Your goal → Output every line below without omitting or altering anything.

|---|

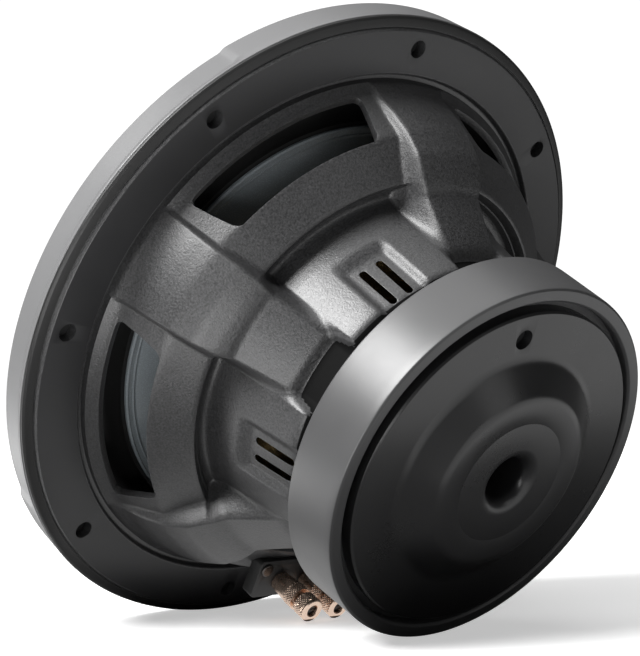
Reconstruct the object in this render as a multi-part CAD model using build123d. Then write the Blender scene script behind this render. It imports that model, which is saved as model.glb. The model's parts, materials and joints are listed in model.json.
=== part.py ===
"""Ten inch car subwoofer driver, lying on its side on its trim ring's rim and its magnet boot's heel.

Every piece is drawn about the driver's own axis: Z runs from the flange's rear face towards the magnet,
X points to the first bolt hole and radii are measured from Z. One placement at the end lays it all down.
"""
from build123d import *
import math
import os

# Flange and bolt circle
bolt_circle_radius = 123.0
bolt_count = 8
bolt_hole_radius = 3.6
flange_margin = 9.2
flange_thickness = 4.5
flange_chamfer = 2.2
mouth_margin = 13.5

# Cast basket: arms stand between windows, five of each
arm_count = 5
casting_wall = 3.2
arm_half_angle = 10.8
arm_foot_half_angle = 9.4
window_half_angle = 22.5
window_heel_half_angle = 19.7
window_corner_radius = 4.0
window_reach = 12.0
window_rim_inset = 4.0
window_rim_height = 3.7
window_heel_inset = 12.3
window_heel_drop = 11.0
shoulder_inset = 27.1
shoulder_height = 34.4
valley_depth = 3.4
spider_wall_inset = 10.4
spider_wall_rise = 4.6
spider_wall_draft = 7.0
base_height = 81.0
base_bore_clearance = 1.5
arm_step_rise = 8.6
arm_foot_swell = 3.0
arm_foot_drop = 19.5
slot_width = 3.2
slot_half_angle = 3.3
slot_length = 19.5
slot_drop = 9.5
slot_pad_half_width = 11.0
slot_pad_depth = 1.2
slot_pad_length = 35.0

# Trim ring and gasket round the flange
trim_overhang = 3.1
trim_rear_offset = 3.6
trim_height = 15.5
trim_lobe_taper = 0.6
trim_recess_depth = 1.1
trim_lobe_start = 126.0
trim_lobe_sweep = 89.0
trim_fit = 0.1
land_fit = 0.5
gasket_inset = 0.4

# Moving system
surround_roll_width = 18.0
surround_mouth_clearance = 1.5
surround_land_margin = 5.5
surround_thickness = 1.0
cone_lip_width = 4.5
cone_thickness = 1.2
cone_neck_drop = 6.5
dust_cap_radius = 42.0
dust_cap_rise = 11.0
dust_cap_thickness = 0.8
former_radius = 25.6
former_wall = 0.4
former_overhang = 1.0
coil_thickness = 1.2
coil_height = 24.0
coil_gap_clearance = 0.8
soft_clearance = 0.3

# Spider
spider_thickness = 0.8
spider_rise = 5.6
spider_wave_count = 6
spider_wave_rise = 1.6
spider_land_reach = 3.5
spider_cup_inset = 5.5
spider_ledge_gap = 3.4

# Magnet system
top_plate_thickness = 6.0
top_plate_inset = 6.0
magnet_radius = 70.0
magnet_thickness = 16.0
magnet_bore_radius = 34.0
back_plate_inset = 4.2
back_plate_thickness = 6.0
back_plate_bevel = 0.8
bump_foot_radius = 46.7
bump_top_radius = 34.8
bump_rise = 9.1
vent_radius = 8.9
vent_mouth_radius = 14.1
vent_flare_depth = 5.0
locating_hole_radius = 3.9
locating_hole_circle = 55.6
locating_hole_angle = 11.7
locating_hole_depth = 4.0

# Rubber boot round the magnet
boot_front_wall = 5.3
boot_rear_wall = 4.6
boot_front_gap = 1.9
boot_lip_height = 4.9
boot_heel_bevel = 0.9
boot_lip_gap = 3.0

# Screws that hold the basket to the top plate
frame_screw_radius = 2.0
frame_screw_head_radius = 3.8
frame_screw_head_height = 2.4
frame_screw_length = 8.0

# Push terminals, in the middle of the lowest window
terminal_angle = 180.0
terminal_reach = 14.1
terminal_spacing = 14.4
terminal_foot_drop = 7.4
terminal_base_thickness = 6.0
terminal_base_length = 40.0
terminal_base_inner_reach = 4.6
terminal_base_width = 17.0
terminal_body_length = 14.5
terminal_passage_width = 6.0
terminal_passage_length = 24.4
terminal_body_root_radius = 4.1
terminal_body_end_radius = 5.0
terminal_body_collar = 5.0
terminal_cap_length = 6.6
terminal_cap_radius = 4.9
terminal_cap_bevel = 0.5
terminal_post_radius = 1.7
terminal_chamber_radius = 3.6
terminal_chamber_depth = 2.6
terminal_web = 1.4
terminal_mouth_radius = 2.5
terminal_screw_head_radius = 2.2
terminal_screw_head_height = 1.0
terminal_screw_radius = 0.9
terminal_screw_length = 5.0
terminal_running_clearance = 0.06
cap_travel = 1.8
cap_stop_clearance = 0.2
spring_wire_radius = 0.35
spring_turns = 3.0
lug_thickness = 0.8
lug_width = 5.0
lug_length = 9.0
base_rivet_radius = 1.5
base_rivet_head_radius = 2.8
base_rivet_head_height = 1.0
base_rivet_side = 16.0
base_rivet_inset = 4.0

# Tinsel leads from the terminal lugs to the voice coil former
lead_radius = 1.1
lead_side = 10.0
lead_bend_share = 0.45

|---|

Correct output →
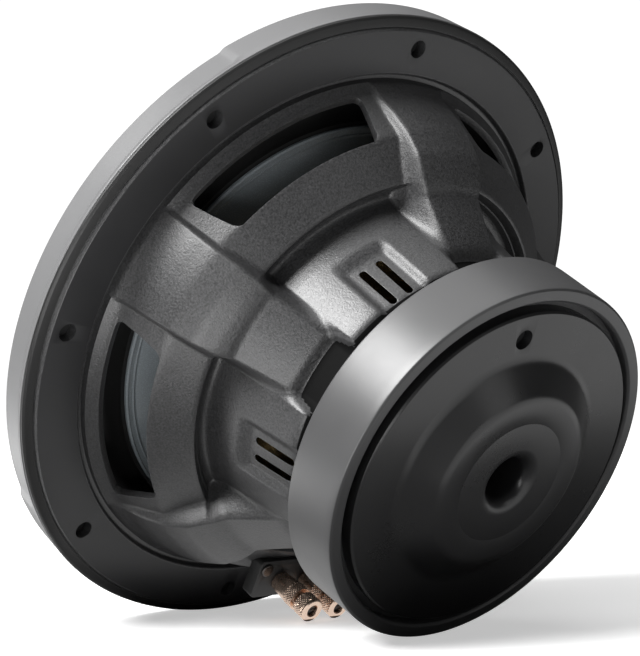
Reconstruct the object in this render as a multi-part CAD model using build123d. Then write the Blender scene script behind this render. It imports that model, which is saved as model.glb. The model's parts, materials and joints are listed in model.json.
=== part.py ===
"""Ten inch car subwoofer driver, lying on its side on its trim ring's rim and its magnet boot's heel.

Every piece is drawn about the driver's own axis: Z runs from the flange's rear face towards the magnet,
X points to the first bolt hole and radii are measured from Z. One placement at the end lays it all down.
"""
from build123d import *
import math
import os

# Flange and bolt circle
bolt_circle_radius = 123.0
bolt_count = 8
bolt_hole_radius = 3.6
flange_margin = 9.2
flange_thickness = 4.5
flange_chamfer = 2.2
mouth_margin = 13.5

# Cast basket: arms stand between windows, five of each
arm_count = 5
casting_wall = 3.2
arm_half_angle = 10.8
arm_foot_half_angle = 9.4
window_half_angle = 22.5
window_heel_half_angle = 19.7
window_corner_radius = 4.0
window_reach = 12.0
window_rim_inset = 4.0
window_rim_height = 3.7
window_heel_inset = 12.3
window_heel_drop = 11.0
shoulder_inset = 27.1
shoulder_height = 34.4
valley_depth = 3.4
spider_wall_inset = 10.4
spider_wall_rise = 4.6
spider_wall_draft = 7.0
base_height = 81.0
base_bore_clearance = 1.5
arm_step_rise = 8.6
arm_foot_swell = 3.0
arm_foot_drop = 19.5
slot_width = 3.2
slot_half_angle = 3.3
slot_length = 19.5
slot_drop = 9.5
slot_pad_half_width = 11.0
slot_pad_depth = 1.2
slot_pad_length = 35.0

# Trim ring and gasket round the flange
trim_overhang = 3.1
trim_rear_offset = 3.6
trim_height = 15.5
trim_lobe_taper = 0.6
trim_recess_depth = 1.1
trim_lobe_start = 126.0
trim_lobe_sweep = 89.0
trim_fit = 0.1
land_fit = 0.5
gasket_inset = 0.4

# Moving system
surround_roll_width = 18.0
surround_mouth_clearance = 1.5
surround_land_margin = 5.5
surround_thickness = 1.0
cone_lip_width = 4.5
cone_thickness = 1.2
cone_neck_drop = 6.5
dust_cap_radius = 42.0
dust_cap_rise = 11.0
dust_cap_thickness = 0.8
former_radius = 25.6
former_wall = 0.4
former_overhang = 1.0
coil_thickness = 1.2
coil_height = 24.0
coil_gap_clearance = 0.8
soft_clearance = 0.3

# Spider
spider_thickness = 0.8
spider_rise = 5.6
spider_wave_count = 6
spider_wave_rise = 1.6
spider_land_reach = 3.5
spider_cup_inset = 5.5
spider_ledge_gap = 3.4

# Magnet system
top_plate_thickness = 6.0
top_plate_inset = 6.0
magnet_radius = 70.0
magnet_thickness = 16.0
magnet_bore_radius = 34.0
back_plate_inset = 4.2
back_plate_thickness = 6.0
back_plate_bevel = 0.8
bump_foot_radius = 46.7
bump_top_radius = 34.8
bump_rise = 9.1
vent_radius = 8.9
vent_mouth_radius = 14.1
vent_flare_depth = 5.0
locating_hole_radius = 3.9
locating_hole_circle = 55.6
locating_hole_angle = 11.7
locating_hole_depth = 4.0

# Rubber boot round the magnet
boot_front_wall = 5.3
boot_rear_wall = 4.6
boot_front_gap = 1.9
boot_lip_height = 4.9
boot_heel_bevel = 0.9
boot_lip_gap = 3.0

# Screws that hold the basket to the top plate
frame_screw_radius = 2.0
frame_screw_head_radius = 3.8
frame_screw_head_height = 2.4
frame_screw_length = 8.0

# Push terminals, in the middle of the lowest window
terminal_angle = 180.0
terminal_reach = 14.1
terminal_spacing = 14.4
terminal_foot_drop = 7.4
terminal_base_thickness = 6.0
terminal_base_length = 40.0
terminal_base_inner_reach = 4.6
terminal_base_width = 17.0
terminal_body_length = 14.5
terminal_passage_width = 6.0
terminal_passage_length = 24.4
terminal_body_root_radius = 4.1
terminal_body_end_radius = 5.0
terminal_body_collar = 5.0
terminal_cap_length = 6.6
terminal_cap_radius = 4.9
terminal_cap_bevel = 0.5
terminal_post_radius = 1.7
terminal_chamber_radius = 3.6
terminal_chamber_depth = 2.6
terminal_web = 1.4
terminal_mouth_radius = 2.5
terminal_screw_head_radius = 2.2
terminal_screw_head_height = 1.0
terminal_screw_radius = 0.9
terminal_screw_length = 5.0
terminal_running_clearance = 0.06
cap_travel = 1.8
cap_stop_clearance = 0.2
spring_wire_radius = 0.35
spring_turns = 3.0
lug_thickness = 0.8
lug_width = 5.0
lug_length = 9.0
base_rivet_radius = 1.5
base_rivet_head_radius = 2.8
base_rivet_head_height = 1.0
base_rivet_side = 16.0
base_rivet_inset = 4.0

# Tinsel leads from the terminal lugs to the voice coil former
lead_radius = 1.1
lead_side = 10.0
lead_bend_share = 0.45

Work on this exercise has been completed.